*Request:*
Write out exactly the lines from the line with "flap_skin();" through the line with "cad_parts[node].hide_render = cad_parts[node].hide_viewport", including both, and nothing more.
━━━━━━
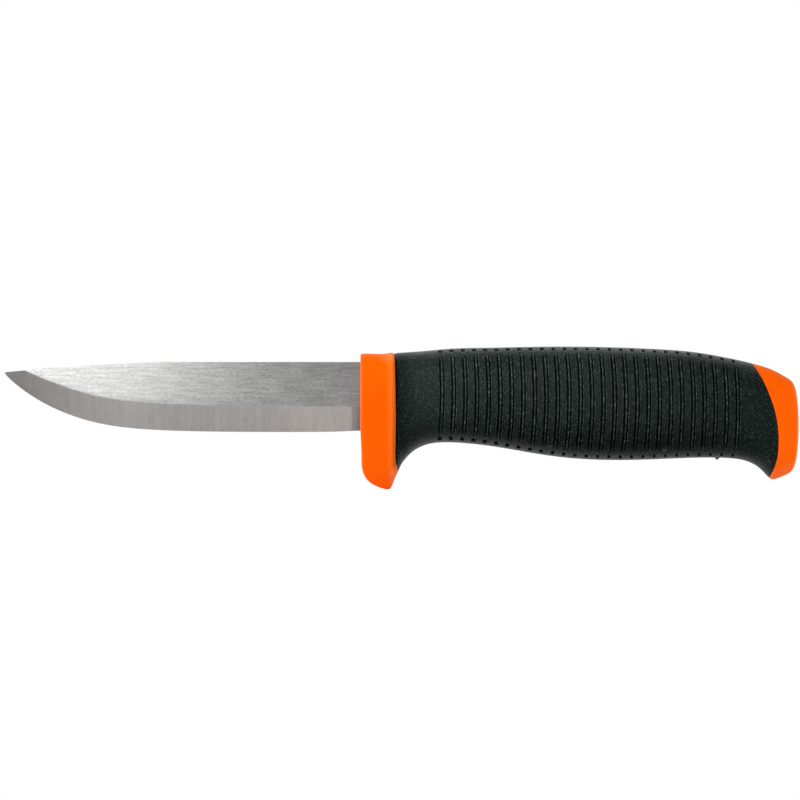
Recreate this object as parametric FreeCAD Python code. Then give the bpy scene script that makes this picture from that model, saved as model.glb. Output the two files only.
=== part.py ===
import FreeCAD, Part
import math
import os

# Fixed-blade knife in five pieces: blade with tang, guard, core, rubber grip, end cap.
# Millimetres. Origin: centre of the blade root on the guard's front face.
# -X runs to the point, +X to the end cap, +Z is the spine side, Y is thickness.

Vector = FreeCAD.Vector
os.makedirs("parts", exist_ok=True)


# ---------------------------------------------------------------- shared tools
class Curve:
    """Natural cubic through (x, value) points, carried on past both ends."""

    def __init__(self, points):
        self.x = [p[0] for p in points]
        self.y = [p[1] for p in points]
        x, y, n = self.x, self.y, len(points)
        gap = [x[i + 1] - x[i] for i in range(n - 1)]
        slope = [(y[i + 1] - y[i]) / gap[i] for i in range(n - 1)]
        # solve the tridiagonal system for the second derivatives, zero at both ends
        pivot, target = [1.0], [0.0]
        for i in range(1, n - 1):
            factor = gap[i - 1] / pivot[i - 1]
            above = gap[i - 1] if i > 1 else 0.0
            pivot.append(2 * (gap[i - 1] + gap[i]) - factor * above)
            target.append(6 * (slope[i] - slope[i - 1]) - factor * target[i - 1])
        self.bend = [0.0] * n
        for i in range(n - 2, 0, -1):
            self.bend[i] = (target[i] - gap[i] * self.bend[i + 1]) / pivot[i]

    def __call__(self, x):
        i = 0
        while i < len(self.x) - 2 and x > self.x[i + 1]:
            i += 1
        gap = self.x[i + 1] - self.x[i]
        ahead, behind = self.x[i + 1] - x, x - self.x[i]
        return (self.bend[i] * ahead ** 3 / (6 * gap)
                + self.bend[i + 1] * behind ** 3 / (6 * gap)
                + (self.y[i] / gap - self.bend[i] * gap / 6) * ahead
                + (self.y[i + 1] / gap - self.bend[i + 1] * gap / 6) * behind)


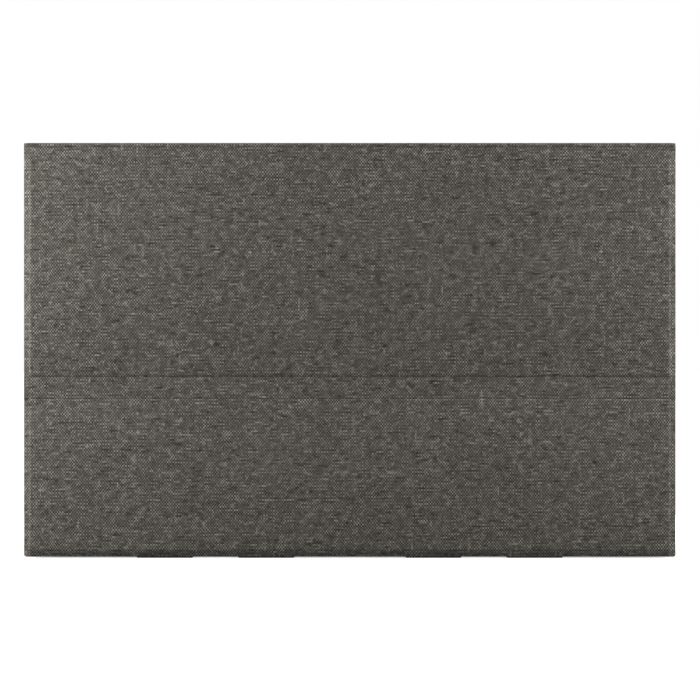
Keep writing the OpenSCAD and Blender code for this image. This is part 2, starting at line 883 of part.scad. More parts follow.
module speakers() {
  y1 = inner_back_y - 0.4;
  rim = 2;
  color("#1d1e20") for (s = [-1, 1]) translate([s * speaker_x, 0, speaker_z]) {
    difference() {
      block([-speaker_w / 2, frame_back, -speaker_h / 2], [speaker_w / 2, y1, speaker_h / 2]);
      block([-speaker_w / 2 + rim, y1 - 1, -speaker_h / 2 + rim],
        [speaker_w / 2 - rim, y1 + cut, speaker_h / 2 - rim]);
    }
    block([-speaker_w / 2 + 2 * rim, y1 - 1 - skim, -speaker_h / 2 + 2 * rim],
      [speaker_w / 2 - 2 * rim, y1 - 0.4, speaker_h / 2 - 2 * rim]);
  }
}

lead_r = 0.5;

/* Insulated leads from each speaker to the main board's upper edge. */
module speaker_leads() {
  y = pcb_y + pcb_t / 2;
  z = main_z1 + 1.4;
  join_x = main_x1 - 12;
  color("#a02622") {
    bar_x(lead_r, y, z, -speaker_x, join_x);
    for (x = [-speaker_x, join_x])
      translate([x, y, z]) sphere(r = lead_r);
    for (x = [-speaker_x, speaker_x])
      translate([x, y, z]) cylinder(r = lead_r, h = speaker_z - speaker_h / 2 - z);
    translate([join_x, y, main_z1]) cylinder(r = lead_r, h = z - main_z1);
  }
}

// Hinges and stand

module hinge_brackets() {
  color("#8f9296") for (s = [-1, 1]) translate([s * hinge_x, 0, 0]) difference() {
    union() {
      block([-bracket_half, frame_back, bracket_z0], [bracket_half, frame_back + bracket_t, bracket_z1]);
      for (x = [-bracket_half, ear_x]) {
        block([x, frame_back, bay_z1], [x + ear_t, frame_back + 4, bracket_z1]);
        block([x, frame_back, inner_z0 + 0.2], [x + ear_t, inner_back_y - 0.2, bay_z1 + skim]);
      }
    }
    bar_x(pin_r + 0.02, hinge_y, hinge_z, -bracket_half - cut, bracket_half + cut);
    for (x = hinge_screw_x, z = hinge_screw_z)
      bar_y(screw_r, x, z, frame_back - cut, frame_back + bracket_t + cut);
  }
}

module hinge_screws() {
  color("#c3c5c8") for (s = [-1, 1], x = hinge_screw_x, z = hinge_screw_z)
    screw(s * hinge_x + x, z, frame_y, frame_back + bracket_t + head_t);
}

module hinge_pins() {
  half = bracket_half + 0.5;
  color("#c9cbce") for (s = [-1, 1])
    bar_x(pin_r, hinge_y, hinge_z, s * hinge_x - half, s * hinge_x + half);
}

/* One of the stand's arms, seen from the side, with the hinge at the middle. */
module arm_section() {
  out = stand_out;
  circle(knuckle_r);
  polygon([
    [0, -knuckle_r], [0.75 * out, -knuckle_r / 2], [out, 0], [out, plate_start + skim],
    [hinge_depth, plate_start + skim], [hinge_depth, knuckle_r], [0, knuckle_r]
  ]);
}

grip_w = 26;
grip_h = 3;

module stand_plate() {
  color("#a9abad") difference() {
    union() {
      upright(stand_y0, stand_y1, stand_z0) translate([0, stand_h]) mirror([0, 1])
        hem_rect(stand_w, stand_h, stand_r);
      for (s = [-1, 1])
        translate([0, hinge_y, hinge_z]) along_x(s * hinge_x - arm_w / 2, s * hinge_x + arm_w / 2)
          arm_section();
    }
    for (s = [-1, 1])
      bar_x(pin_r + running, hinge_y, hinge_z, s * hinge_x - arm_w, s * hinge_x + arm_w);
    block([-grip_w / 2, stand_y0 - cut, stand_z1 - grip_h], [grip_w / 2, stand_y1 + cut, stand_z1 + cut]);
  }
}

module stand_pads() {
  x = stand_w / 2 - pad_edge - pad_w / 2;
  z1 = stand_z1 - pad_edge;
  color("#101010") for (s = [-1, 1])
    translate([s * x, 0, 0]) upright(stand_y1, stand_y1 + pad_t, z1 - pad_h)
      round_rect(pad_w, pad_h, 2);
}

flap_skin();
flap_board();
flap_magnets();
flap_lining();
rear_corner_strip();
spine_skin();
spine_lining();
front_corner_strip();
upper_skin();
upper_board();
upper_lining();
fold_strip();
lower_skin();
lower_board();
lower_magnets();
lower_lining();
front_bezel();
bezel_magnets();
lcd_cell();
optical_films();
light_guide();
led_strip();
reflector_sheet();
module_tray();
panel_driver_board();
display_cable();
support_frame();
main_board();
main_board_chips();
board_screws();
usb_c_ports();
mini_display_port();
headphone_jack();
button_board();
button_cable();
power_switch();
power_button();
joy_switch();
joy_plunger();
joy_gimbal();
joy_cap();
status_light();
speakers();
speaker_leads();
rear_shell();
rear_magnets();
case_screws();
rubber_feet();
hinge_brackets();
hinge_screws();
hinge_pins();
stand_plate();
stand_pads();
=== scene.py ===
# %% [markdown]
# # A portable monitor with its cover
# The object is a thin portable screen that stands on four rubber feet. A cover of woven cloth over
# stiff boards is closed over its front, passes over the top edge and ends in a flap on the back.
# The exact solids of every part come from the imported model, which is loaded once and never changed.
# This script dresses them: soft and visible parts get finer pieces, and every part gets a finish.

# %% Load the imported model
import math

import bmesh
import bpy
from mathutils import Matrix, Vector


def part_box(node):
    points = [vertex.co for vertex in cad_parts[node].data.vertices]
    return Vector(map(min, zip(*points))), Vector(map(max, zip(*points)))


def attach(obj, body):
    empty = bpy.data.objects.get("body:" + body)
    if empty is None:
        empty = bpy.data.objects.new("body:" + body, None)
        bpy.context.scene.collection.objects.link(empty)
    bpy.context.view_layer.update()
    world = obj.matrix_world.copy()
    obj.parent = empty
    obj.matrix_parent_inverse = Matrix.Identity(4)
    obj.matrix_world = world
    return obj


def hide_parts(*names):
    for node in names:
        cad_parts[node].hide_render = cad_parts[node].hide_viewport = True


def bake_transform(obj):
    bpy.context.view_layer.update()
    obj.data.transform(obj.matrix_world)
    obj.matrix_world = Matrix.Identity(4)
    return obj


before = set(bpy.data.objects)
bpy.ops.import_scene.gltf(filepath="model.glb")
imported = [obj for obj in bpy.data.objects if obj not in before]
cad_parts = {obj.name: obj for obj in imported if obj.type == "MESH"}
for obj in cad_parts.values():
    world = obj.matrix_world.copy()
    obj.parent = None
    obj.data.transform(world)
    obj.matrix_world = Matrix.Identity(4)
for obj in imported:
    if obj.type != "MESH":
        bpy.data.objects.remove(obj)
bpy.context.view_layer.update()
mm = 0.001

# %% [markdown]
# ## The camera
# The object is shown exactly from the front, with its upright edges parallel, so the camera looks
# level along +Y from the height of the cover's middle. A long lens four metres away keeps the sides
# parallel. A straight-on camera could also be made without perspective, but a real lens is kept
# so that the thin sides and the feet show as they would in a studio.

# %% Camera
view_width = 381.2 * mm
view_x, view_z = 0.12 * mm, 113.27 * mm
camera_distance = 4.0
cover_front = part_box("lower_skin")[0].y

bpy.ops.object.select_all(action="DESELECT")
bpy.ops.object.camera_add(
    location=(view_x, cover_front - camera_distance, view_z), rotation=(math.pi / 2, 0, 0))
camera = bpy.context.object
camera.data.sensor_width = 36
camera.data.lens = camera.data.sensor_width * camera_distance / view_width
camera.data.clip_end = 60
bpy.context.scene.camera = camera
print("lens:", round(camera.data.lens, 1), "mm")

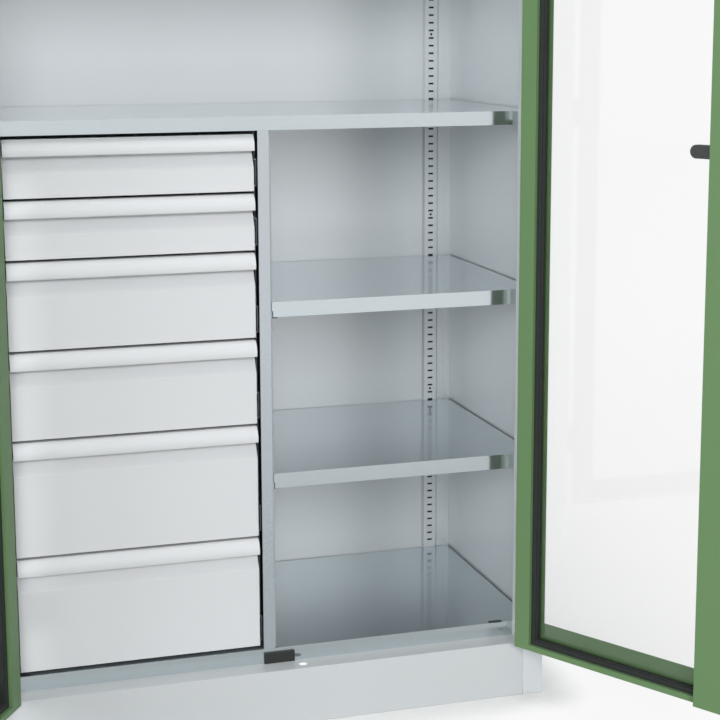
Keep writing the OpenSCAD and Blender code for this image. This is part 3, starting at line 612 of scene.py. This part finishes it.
━━━━━━
*Solution to the problem:*
flap_skin();
flap_board();
flap_magnets();
flap_lining();
rear_corner_strip();
spine_skin();
spine_lining();
front_corner_strip();
upper_skin();
upper_board();
upper_lining();
fold_strip();
lower_skin();
lower_board();
lower_magnets();
lower_lining();
front_bezel();
bezel_magnets();
lcd_cell();
optical_films();
light_guide();
led_strip();
reflector_sheet();
module_tray();
panel_driver_board();
display_cable();
support_frame();
main_board();
main_board_chips();
board_screws();
usb_c_ports();
mini_display_port();
headphone_jack();
button_board();
button_cable();
power_switch();
power_button();
joy_switch();
joy_plunger();
joy_gimbal();
joy_cap();
status_light();
speakers();
speaker_leads();
rear_shell();
rear_magnets();
case_screws();
rubber_feet();
hinge_brackets();
hinge_screws();
hinge_pins();
stand_plate();
stand_pads();
=== scene.py ===
# %% [markdown]
# # A portable monitor with its cover
# The object is a thin portable screen that stands on four rubber feet. A cover of woven cloth over
# stiff boards is closed over its front, passes over the top edge and ends in a flap on the back.
# The exact solids of every part come from the imported model, which is loaded once and never changed.
# This script dresses them: soft and visible parts get finer pieces, and every part gets a finish.

# %% Load the imported model
import math

import bmesh
import bpy
from mathutils import Matrix, Vector


def part_box(node):
    points = [vertex.co for vertex in cad_parts[node].data.vertices]
    return Vector(map(min, zip(*points))), Vector(map(max, zip(*points)))


def attach(obj, body):
    empty = bpy.data.objects.get("body:" + body)
    if empty is None:
        empty = bpy.data.objects.new("body:" + body, None)
        bpy.context.scene.collection.objects.link(empty)
    bpy.context.view_layer.update()
    world = obj.matrix_world.copy()
    obj.parent = empty
    obj.matrix_parent_inverse = Matrix.Identity(4)
    obj.matrix_world = world
    return obj


def hide_parts(*names):
    for node in names:
        cad_parts[node].hide_render = cad_parts[node].hide_viewport = True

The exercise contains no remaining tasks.